2. This is ultimately a book about men getting or trying to get women to do what they want. Some of it, I realise, is a product of the time period being portrayed, but a lot of it is just pushy, especially towards an old, dying woman who has told them in no uncertain terms she does not wish to see them, she does not wish to talk to them and she does not wish to tell them any stories. In fact she very much wants them to go away and maybe stop trespassing into her garden, peering through her windows and harrassing her servant. "But it's about Maia's family history! She has a right to knoooooow!!!111!!" No. She does in fact not. She was adopted to a loving parent. She has a right to ask. The family that gave her up has a right to refuse to answer. But then of course there would be no book.
There's also the wonderfulness of a woman who asks a man politely to please not patronise her, and he then mansplaining why she should continue to let him do so, which indeed he does, no apologies given. There's a whole Pretty Woman-esque sequence where she's told she dresses unattractively and is being equipped with an outfit she would never have chosen for herself which leads me directly to,
3. Look! Women do not have to dress like a sex bomb in order to please men. Comfortable clothing is comfortable, end of story. A woman is allowed to be comfortable. Just because she prefers comfortable clothing doesn't necessarily mean she's hiding from anything or anybody, and if she is living somewhat reclusively, it doesn't necessarily mean she has no life at all. This whole passage was down-right cringy. I had some dislike for Pushy Floriano from the beginning, and this bit did NOT endear him to me further.

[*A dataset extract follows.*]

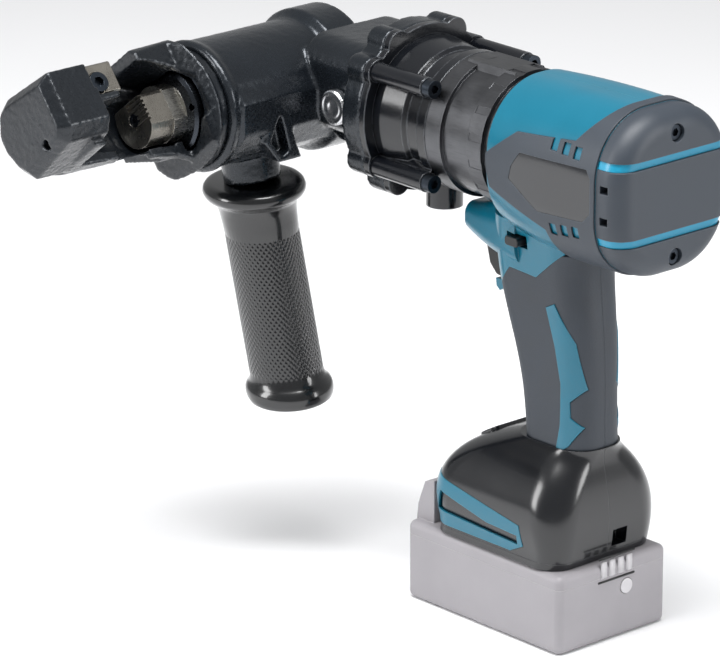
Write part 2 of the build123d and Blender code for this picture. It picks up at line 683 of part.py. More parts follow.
with BuildPart() as head_casting:
    add(turned(cylinder, ((0, collar_back_y), (28, collar_back_y), (collar_r, collar_back_y + 9), (collar_r, collar_y - 3),
                          (cylinder_r, collar_y + 1), (cylinder_r, 84), (cylinder_r + 1.2, 87), (cylinder_r + 1.2, 89.5),
                          (cylinder_r - 0.8, cylinder_end_y), (0, cylinder_end_y))))
    # fairing from the cylinder's crown line down its rear side
    with BuildSketch(Plane(origin=(head_x, 84, head_z), x_dir=(1, 0, 0), z_dir=(0, -1, 0))):
        with BuildLine():
            Polyline((-25, 21.5), (-34.5, 7), (-34.5, -10), (-25, -24), (0, -30), (0, 20), close=True)
        make_face()
    extrude(amount=84 + 4)
    # pump block between the flange and the cylinder
    with BuildSketch(along_x(z=256, x=flange_x + flange_thick)):
        RectangleRounded(69, 50, 15)
    extrude(amount=40)
    # rounded belly under the block
    add(rod(Plane(origin=(124, 0, 240), x_dir=(1, 0, 0), z_dir=(0, 1, 0)), 15, -22, 20))
    add(flange_plate(flange_x + 0.3, flange_thick - 0.3))
    # triangular lug on the rear side of the cylinder, hollow between its arms
    with BuildSketch(Plane.YZ.offset(128.5)):
        with BuildLine():
            Polyline((57, 255), (61, 255), (69.5, 233), (60, 221), (45, 221), (48, 228), close=True)
        make_face()
    extrude(amount=20)
    with BuildSketch(Plane.YZ.offset(127)):
        with BuildLine():
            Polyline((59, 247), (65.5, 233), (58, 223.5), (53, 226), close=True)
        make_face()
    extrude(amount=9, mode=Mode.SUBTRACT)
    # boss that takes the side grip
    add(rod(grip, 15, -24, -0.3))
    # bores
    add(rod(cylinder, bore_r, 4, 80), mode=Mode.SUBTRACT)
    add(rod(cylinder, 30, 77.9, 100), mode=Mode.SUBTRACT)
    add(rod(grip, 4.1, -20, 5), mode=Mode.SUBTRACT)
    for angle in rim_angles:
        recess = spun(pump_axis, angle)
        with BuildSketch(recess.offset(flange_x + flange_thick - 4)):
            with Locations((rim_screw_r, 0)):
                Circle(3.7)
        extrude(amount=6, mode=Mode.SUBTRACT)
    add(rod(Plane(origin=(111, 0, 250), x_dir=(1, 0, 0), z_dir=(0, 1, 0)), 3.6, 20, 60), mode=Mode.SUBTRACT)
    for angle in bolt_angles:
        bolt_hole = spun(pump_axis, angle)
        with BuildSketch(bolt_hole.offset(flange_x - 1)):
            with Locations((bolt_circle_r, 0)):
                Circle(2.6)
        extrude(amount=5, mode=Mode.SUBTRACT)
keep("head_casting", head_casting.part)

with BuildPart() as pump_flange:
    add(flange_plate(83, flange_x - 83))
    add(rod(pump_axis, 37.6, 80, 90), mode=Mode.SUBTRACT)
    for angle in bolt_angles:
        boss = spun(pump_axis, angle)
        with BuildSketch(boss.offset(80)):
            with Locations((bolt_circle_r, 0)):
                Circle(5.3)
        extrude(amount=10, mode=Mode.SUBTRACT)
        with BuildSketch(boss.offset(80)):
            with Locations((bolt_circle_r - 5, 0)):
                Rectangle(10, 6.2)
        extrude(amount=10, mode=Mode.SUBTRACT)
keep("pump_flange", pump_flange.part)

with BuildPart() as flange_screws:
    for angle in rim_angles:
        place = spun(pump_axis, angle)
        centre = place.from_local_coords((rim_screw_r, 0, flange_x + flange_thick - 3.9))
        add(cap_screw(Plane(origin=centre, x_dir=(0, 1, 0), z_dir=(1, 0, 0)), 3.5, 3.4, 1.5, 0.05))
keep("flange_screws", flange_screws.part)

knob_plane = Plane(origin=(111, 0, 250), x_dir=(1, 0, 0), z_dir=(0, 1, 0))
with BuildPart() as release_knob:
    add(turned(knob_plane, ((0, 24), (3.55, 24), (3.55, 35.3), (8.6, 35.3), (9.4, 36.0), (9.4, 39.6), (8.7, 40.3), (0, 40.3))))
    for n in range(30):
        with BuildSketch(spun(knob_plane, 12 * n).offset(35)):
            with Locations((9.75, 0)):
                Rectangle(1.0, 0.9, rotation=45)
        extrude(amount=6, mode=Mode.SUBTRACT)
keep("release_knob", release_knob.part)

with BuildPart() as pump_plunger:
    add(rod(plunger_axis, plunger_r, 9 + eccentric_throw + 0.3, 31.5))
keep("pump_plunger", pump_plunger.part)

with BuildPart() as piston:
    add(rod(cylinder, bore_r - 0.05, 8, 22))
    add(rod(cylinder, ram_r, 22, 113))
    fillet(piston.faces().sort_by(Axis.Y)[0].edges(), 1)
    add(head_box((12.5, 30), (-30, 30), (104.8, 114)), mode=Mode.SUBTRACT)
    add(rod(cylinder, 2.1, 109, 114), mode=Mode.SUBTRACT)
keep("piston", piston.part)

with BuildPart() as return_spring:
    add(coil(cylinder.offset(24.5), 20.3, 3.6, 51, 6))
keep("return_spring", return_spring.part)

with BuildPart() as gland_nut:
    add(turned(cylinder, ((ram_r + 0.05, 78), (22.9, 78), (22.9, 97), (22.0, 99), (22.0, 103), (20.5, 104.5), (ram_r + 0.05, 104.5))))
    for n in range(4):
        with BuildSketch(spun(cylinder, 90 * n + 20).offset(98)):
            with Locations((19, 0)):
                Circle(2)
        extrude(amount=8, mode=Mode.SUBTRACT)
keep("gland_nut", gland_nut.part)

end_y, inner_y = 201.0, 171.0
notch_a = -9.0


nose_outline = ((40, -23), (40, 6.5), (33.5, 12.5), (-3, 16.5), (-10, 9), (-14.5, -2), (-14.5, -12), (-7, -23), (2, -26))
with BuildPart() as jaw_frame:
    # channel seen from its flank: back line, then the rim on the open side
    with BuildSketch(flank.offset(-40)):
        with BuildLine():
            Polyline((91.2, -32), (122, -30), (155, -22), (178, -16), (178, 28), (150, 28), (126, 24), (104, 21),
                     (97, 33), (91.2, 33), close=True)
        make_face()
    extrude(amount=80)
    # the same channel seen from its open side, narrowing towards the nose
    add(open_side_prism(((91.2, -32.5), (97, -32), (127, -30.5), (172, -26.5), (182, -24), (182, 15.5), (172, 16.5),
                         (150, 17.5), (125, 21.5), (112, 23.5), (103, 28), (97, 32), (91.2, 32.5)), -45, 45), mode=Mode.INTERSECT)
    add(turned(cylinder, ((0, 91), (31, 91), (31, 96), (36.6, 100), (36.6, 190), (0, 190))), mode=Mode.INTERSECT)
    # relief along the back of the flush side
    with BuildSketch(head.offset(102)):
        with BuildLine():
            Polyline((-2, -24), (-45, -5), (-45, -60), (-2, -60), close=True)
        make_face()
    extrude(amount=18, mode=Mode.SUBTRACT)
    with BuildSketch(head.offset(120)):
        with BuildLine():
            Polyline((-2, -18.5), (-40, -2), (-40, -60), (-2, -60), close=True)
        make_face()
    extrude(amount=60, mode=Mode.SUBTRACT)
    # nose block with bevelled edges round its flat end face
    with BuildSketch(head.offset(inner_y)):
        with BuildLine():
            Polyline(*[(a, -b) for a, b in nose_outline], close=True)
        make_face()
    extrude(amount=end_y - inner_y - 5)
    extrude(jaw_frame.faces().sort_by(Axis.Y)[-1], amount=5, taper=42)
    # ram passage, throat, rod notch across both walls, low rim on the flush side
    add(open_side_prism(((100.5, -8), (106, -16), (118, -21), (127, -23.2), (150, -23.2), (150, -6), (inner_y, -6),
                         (inner_y, 11), (150, 12.6), (125, 16.8), (112, 18), (100.5, 12)), notch_a, 60), mode=Mode.SUBTRACT)
    add(rod(cylinder, 17, 90, 133.5), mode=Mode.SUBTRACT)
    add(rod(cylinder, 15, 133, 147.2), mode=Mode.SUBTRACT)
    add(head_box((notch_a, 60), (-60, 60), (128, 147)), mode=Mode.SUBTRACT)
    add(head_box((2.5, 60), (8, 60), (103, inner_y)), mode=Mode.SUBTRACT)
    add(head_box((3.4, 60), (-60, -9.5), (146.5, inner_y + 1.5)), mode=Mode.SUBTRACT)
    # machined land beside the fixed cutter
    add(head_box((notch_a - 1, 19), (-9.4, -6.3), (151, inner_y + 1)))
    add(rod(cylinder, 23.0, 90, 106), mode=Mode.SUBTRACT)
    # threaded collar that screws into the cylinder
    add(turned(cylinder, ((23, 80.1), (29.9, 80.1), (29.9, 91.3), (23, 91.3))))
    # screw hole in the seat and a small blind hole in the end face
    screw_seat = Plane(origin=flank.from_local_coords((158.5, 0, 16)), x_dir=(0, 1, 0), z_dir=throat_dir)
    add(rod(screw_seat, 3, -10, 30), mode=Mode.SUBTRACT)
    add(rod(Plane(origin=head.from_local_coords((21, -7.5, end_y)), x_dir=(1, 0, 0), z_dir=(0, 1, 0)), 2.6, -8, 2),
        mode=Mode.SUBTRACT)
keep("jaw_frame", jaw_frame.part)

with BuildPart() as fixed_cutter:
    add(head_box((3.5, 26), (-26, -shear_b - 0.2), (fixed_face_y, inner_y + 1.4)))
    chamfer(fixed_cutter.edges().filter_by(Axis.Y), 0.8)
    add(rod(screw_seat, 3.1, 0, 30), mode=Mode.SUBTRACT)
    add(rod(screw_seat, 5.8, 22, 30), mode=Mode.SUBTRACT)
keep("fixed_cutter", fixed_cutter.part)

with BuildPart() as fixed_cutter_screw:
    add(cap_screw(screw_seat.offset(22.05), 5.3, 5.2, 2.95, 30))
keep("fixed_cutter_screw", fixed_cutter_screw.part)

with BuildPart() as moving_cutter:
    add(rod(cylinder, 14.5, 113.05, cutter_front_y))
    add(head_box((-30, 30), (-30, -shear_b + 0.2), (100, 140)), mode=Mode.SUBTRACT)
    add(head_box((12.5, 30), (-30, 30), (100, 140)), mode=Mode.SUBTRACT)
    for n in range(6):
        add(head_box((-1, 14), (-8.6 + 2.4 * n, -7.3 + 2.4 * n), (cutter_front_y - 1.2, cutter_front_y + 1)),
            mode=Mode.SUBTRACT)
    add(rod(cylinder, 3.6, cutter_front_y - 3.1, cutter_front_y + 1), mode=Mode.SUBTRACT)
    add(rod(cylinder, 2.1, 110, cutter_front_y), mode=Mode.SUBTRACT)
keep("moving_cutter", moving_cutter.part)

with BuildPart() as cutter_screw:
    add(cap_screw(cylinder.offset(cutter_front_y - 3), 3.4, 2.6, 2, 11))
keep("cutter_screw", cutter_screw.part)

# ---------------------------------------------------------------- side grip
with BuildPart() as side_grip:
    add(turned(grip, ((4.2, 0), (23, 0), (26.2, 1.8), (27, 4.6), (26.2, 7.4), (23, 9.6), (20.6, 13), (19.9, 20), (19.5, 28),
                      (19.5, 102), (19.9, 107), (22.6, 109.5), (23.2, 113), (22.4, 117), (20, grip_length), (7.5, grip_length),
                      (7.5, 112), (4.2, 112))))
keep("side_grip", side_grip.part)

with BuildPart() as grip_stud:
    add(rod(grip, 4.0, -19.5, 112.2))
    add(rod(grip, 7.0, 112.1, 117.5))
keep("grip_stud", grip_stud.part)
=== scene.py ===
from math import cos, pi, radians, sin

import bmesh
import bpy
from mathutils import Matrix, Vector, noise


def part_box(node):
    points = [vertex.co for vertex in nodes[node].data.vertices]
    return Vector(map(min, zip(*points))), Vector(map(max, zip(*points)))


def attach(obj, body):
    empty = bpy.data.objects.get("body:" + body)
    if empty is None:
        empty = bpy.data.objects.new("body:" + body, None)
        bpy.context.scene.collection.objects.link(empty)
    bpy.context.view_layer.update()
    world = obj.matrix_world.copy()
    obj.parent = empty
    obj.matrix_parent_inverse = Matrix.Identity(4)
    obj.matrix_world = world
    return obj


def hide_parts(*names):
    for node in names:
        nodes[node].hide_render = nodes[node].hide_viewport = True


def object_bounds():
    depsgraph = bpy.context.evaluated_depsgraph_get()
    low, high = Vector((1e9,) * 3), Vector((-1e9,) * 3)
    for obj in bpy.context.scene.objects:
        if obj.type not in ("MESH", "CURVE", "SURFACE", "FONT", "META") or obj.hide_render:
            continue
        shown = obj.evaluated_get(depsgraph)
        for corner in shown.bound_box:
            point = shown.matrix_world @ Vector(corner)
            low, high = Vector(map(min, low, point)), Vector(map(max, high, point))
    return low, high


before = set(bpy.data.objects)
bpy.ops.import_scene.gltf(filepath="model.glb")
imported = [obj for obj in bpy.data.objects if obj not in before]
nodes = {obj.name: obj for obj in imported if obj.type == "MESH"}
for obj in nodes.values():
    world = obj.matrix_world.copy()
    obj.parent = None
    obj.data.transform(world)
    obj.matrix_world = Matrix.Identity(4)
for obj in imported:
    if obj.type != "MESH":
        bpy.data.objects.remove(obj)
cad_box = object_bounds()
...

4. The complete personality transplant of Gustavo. Also, a man who routinely rapes his wife cannot ever EVER be described as "a good man." One could maaaaaaybe offer a slight bit of leniency if he genuinely didn't know he was doing it wrong and hurting her, but all shreds of this goes away when he himself promises her an end to it being forced on her. This is unprompted by the wife, who couldn't even bring herself to complain directly about it to her confidants. Meaning, he was fully aware that it was rape the whole time and still carried on doing or attempting to do it. How is this "a good man?"

5. Great pains are being taken to describe Brazil as a melting pot. Great pains are also being taken to describe a character as 'looking Brazilian'. Surely these two things would exclude each other. You cannot look characteristically Brazillian while also saying that it's a melting pot of many different nationalities. Especially when it's a European person. Guess where most of the immigrants for this melting pot came from. Yes, they came from Europe (probably mostly voluntarily) or from Africa (definitely not voluntarily). So what exactly do you look like if you look Brazillian? It probably irks me more as well, because I happen to know someone who comes from Brazil and she looks just as European as every body else around here.

6. Why are so many of these characters so completely stupid that they would have all these private, intimate and incriminating conversations while being driven around by chauffeurs? Do they think their drivers are deaf?

7. The tendency to want to rob other people of their grief. Making sure to have a secret funeral before one's children is even told of one's passing. Refusing to tell a spouse that one is terminally ill with only a few months to go. Oh they did not want their loved ones to worry. They did not want them to go to the trouble of arranging stuff. Piffle. If this was done to me, and I do mean 'done to', I would not be a greatful little lamb and think them oh so considerate. I would be livid.

8. While this is indeed a very tragic little tale of Maia's ancestors, what in the world does it have to do with why she was adopted? Those were her great-grandparents. Who decides to give children up for adoption based on whether or not their grandparents had extra-marital affairs? Why waste some 15 or 16 hours on something that is ultimately irrelevant, and then have the actual circumstances of her birth confined to a little half hour summary near the end. A good b-plot could easily have been built around that instead, but of course it wouldn't have been as romantic as arranged marriages, wife-rape and adultery.

I suspect the other books in the series is going to be the same. Each sister trying to figure out where she's from while learning about some distant ancestors for the sole purpose of planting a Pa Salt clue, so that it can all lead up to a Pa Salt book, which probably could have stood just as well on its own. Indeed the very last chapter being written from the POV of the next sister is very much intended to draw me in for the next book in the series.

It has failed. I shall leave that for someone else who will appreciate it more than I did.